— Start —

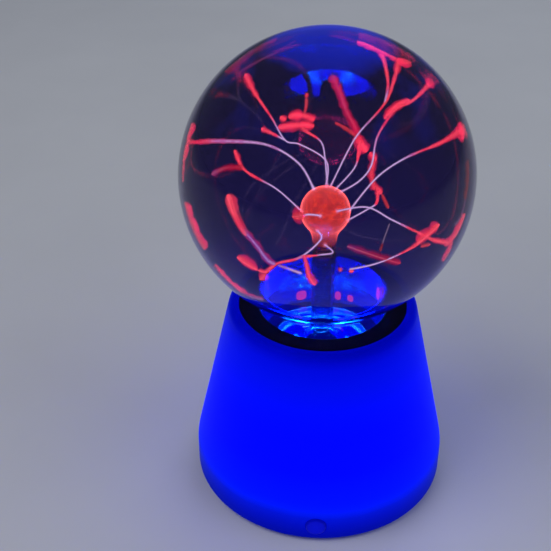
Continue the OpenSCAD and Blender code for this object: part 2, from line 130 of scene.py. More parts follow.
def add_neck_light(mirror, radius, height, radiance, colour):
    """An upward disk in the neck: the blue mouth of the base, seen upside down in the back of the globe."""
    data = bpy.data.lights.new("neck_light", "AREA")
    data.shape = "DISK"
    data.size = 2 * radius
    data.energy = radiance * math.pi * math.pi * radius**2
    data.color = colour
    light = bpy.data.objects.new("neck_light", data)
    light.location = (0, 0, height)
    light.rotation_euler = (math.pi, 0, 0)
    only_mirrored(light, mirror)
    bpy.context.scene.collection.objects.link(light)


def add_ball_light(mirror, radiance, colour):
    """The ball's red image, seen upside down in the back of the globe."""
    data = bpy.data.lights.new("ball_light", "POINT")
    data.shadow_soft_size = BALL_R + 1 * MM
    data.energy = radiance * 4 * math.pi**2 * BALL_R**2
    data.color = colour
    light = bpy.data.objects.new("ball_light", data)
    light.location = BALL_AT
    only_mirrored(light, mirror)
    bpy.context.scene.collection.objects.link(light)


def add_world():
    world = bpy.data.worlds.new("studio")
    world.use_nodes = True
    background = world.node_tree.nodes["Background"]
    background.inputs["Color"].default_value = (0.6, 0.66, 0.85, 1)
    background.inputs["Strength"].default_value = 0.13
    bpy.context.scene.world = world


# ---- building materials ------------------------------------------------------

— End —

- _Set problem_
Extract each line of the listing above, copying it word for word.

- _Finished task_
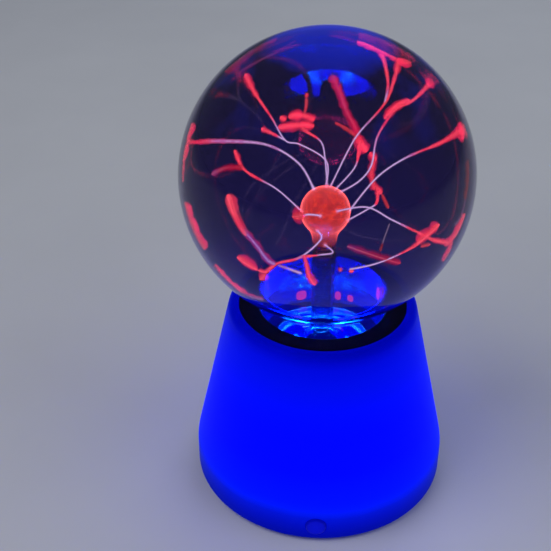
Continue the OpenSCAD and Blender code for this object: part 2, from line 130 of scene.py. More parts follow.
def add_neck_light(mirror, radius, height, radiance, colour):
    """An upward disk in the neck: the blue mouth of the base, seen upside down in the back of the globe."""
    data = bpy.data.lights.new("neck_light", "AREA")
    data.shape = "DISK"
    data.size = 2 * radius
    data.energy = radiance * math.pi * math.pi * radius**2
    data.color = colour
    light = bpy.data.objects.new("neck_light", data)
    light.location = (0, 0, height)
    light.rotation_euler = (math.pi, 0, 0)
    only_mirrored(light, mirror)
    bpy.context.scene.collection.objects.link(light)


def add_ball_light(mirror, radiance, colour):
    """The ball's red image, seen upside down in the back of the globe."""
    data = bpy.data.lights.new("ball_light", "POINT")
    data.shadow_soft_size = BALL_R + 1 * MM
    data.energy = radiance * 4 * math.pi**2 * BALL_R**2
    data.color = colour
    light = bpy.data.objects.new("ball_light", data)
    light.location = BALL_AT
    only_mirrored(light, mirror)
    bpy.context.scene.collection.objects.link(light)


def add_world():
    world = bpy.data.worlds.new("studio")
    world.use_nodes = True
    background = world.node_tree.nodes["Background"]
    background.inputs["Color"].default_value = (0.6, 0.66, 0.85, 1)
    background.inputs["Strength"].default_value = 0.13
    bpy.context.scene.world = world


# ---- building materials ------------------------------------------------------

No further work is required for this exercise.